Lines holding the string "materials" are the ones to copy; find them all in the data.

(CAD and scene scripts)
-- -- --

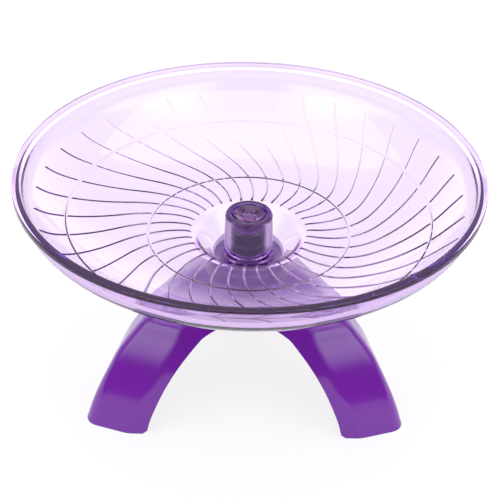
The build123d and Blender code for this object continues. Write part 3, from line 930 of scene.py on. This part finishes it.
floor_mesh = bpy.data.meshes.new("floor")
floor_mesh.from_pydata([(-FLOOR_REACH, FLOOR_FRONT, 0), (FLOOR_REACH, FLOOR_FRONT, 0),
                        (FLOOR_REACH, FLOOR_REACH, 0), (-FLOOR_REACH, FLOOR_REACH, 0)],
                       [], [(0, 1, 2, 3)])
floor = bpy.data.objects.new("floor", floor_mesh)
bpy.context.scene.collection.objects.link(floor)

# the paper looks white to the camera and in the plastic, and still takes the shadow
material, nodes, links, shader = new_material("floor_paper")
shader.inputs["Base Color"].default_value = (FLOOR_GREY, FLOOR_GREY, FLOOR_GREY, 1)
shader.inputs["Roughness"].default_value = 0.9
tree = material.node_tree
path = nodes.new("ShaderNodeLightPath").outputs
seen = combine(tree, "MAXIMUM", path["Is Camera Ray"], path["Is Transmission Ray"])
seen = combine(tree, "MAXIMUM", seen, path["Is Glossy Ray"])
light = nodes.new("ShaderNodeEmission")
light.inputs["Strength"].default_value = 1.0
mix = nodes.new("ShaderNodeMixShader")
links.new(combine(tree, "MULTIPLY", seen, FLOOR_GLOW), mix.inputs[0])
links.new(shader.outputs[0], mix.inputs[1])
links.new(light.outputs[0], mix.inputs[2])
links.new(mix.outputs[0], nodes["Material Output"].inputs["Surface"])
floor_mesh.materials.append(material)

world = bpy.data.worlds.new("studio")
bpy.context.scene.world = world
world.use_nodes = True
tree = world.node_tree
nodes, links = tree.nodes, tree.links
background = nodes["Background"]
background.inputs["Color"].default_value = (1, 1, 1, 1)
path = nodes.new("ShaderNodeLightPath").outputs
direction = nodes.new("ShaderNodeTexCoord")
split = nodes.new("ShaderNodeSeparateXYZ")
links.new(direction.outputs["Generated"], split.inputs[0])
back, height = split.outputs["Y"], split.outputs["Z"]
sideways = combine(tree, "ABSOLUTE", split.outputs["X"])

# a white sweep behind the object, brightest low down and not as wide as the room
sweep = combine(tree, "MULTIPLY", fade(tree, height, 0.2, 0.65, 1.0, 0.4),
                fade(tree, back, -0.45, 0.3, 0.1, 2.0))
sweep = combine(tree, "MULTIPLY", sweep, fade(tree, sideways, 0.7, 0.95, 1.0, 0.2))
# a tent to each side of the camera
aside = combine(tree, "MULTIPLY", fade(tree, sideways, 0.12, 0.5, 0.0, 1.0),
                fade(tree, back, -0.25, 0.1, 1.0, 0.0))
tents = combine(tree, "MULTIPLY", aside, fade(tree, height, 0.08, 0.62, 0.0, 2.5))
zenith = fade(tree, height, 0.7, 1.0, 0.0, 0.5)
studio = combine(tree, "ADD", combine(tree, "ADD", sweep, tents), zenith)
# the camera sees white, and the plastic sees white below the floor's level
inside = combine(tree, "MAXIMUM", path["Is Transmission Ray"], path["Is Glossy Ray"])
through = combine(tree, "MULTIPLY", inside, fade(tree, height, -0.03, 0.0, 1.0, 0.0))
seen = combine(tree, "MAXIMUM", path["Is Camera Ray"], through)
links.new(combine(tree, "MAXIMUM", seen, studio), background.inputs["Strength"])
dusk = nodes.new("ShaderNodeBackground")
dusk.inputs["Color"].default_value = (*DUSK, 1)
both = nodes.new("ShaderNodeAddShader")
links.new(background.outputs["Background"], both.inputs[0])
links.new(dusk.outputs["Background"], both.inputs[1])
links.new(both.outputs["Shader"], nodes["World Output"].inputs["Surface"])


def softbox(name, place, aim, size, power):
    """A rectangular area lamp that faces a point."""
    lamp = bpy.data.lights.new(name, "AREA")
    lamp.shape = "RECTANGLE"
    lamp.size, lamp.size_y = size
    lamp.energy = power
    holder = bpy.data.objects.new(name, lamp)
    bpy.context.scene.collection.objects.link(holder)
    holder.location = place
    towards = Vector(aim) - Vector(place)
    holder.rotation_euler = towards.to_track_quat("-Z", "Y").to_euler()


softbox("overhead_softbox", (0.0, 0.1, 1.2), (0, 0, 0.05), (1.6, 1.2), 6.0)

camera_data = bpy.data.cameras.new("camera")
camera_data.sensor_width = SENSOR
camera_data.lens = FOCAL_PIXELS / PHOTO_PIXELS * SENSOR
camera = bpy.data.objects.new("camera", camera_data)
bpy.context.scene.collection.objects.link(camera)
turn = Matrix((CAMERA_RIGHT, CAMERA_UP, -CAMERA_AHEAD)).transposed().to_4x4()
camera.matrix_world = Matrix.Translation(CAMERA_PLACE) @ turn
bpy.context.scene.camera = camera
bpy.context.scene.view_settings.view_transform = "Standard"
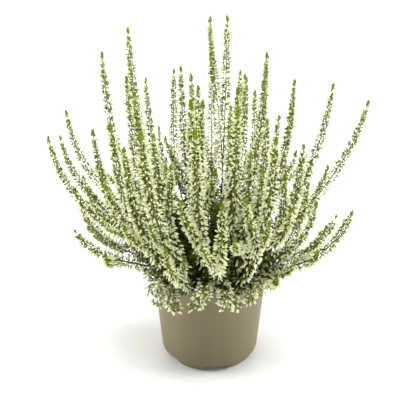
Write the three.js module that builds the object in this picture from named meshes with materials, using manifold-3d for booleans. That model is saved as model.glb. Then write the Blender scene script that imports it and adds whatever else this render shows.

-- -- --

◆ ANSWER TO THE EXERCISE ◆
floor_mesh.materials.append(material)
Write the three.js module that builds the object in this picture from named meshes with materials, using manifold-3d for booleans. That model is saved as model.glb. Then write the Blender scene script that imports it and adds whatever else this render shows.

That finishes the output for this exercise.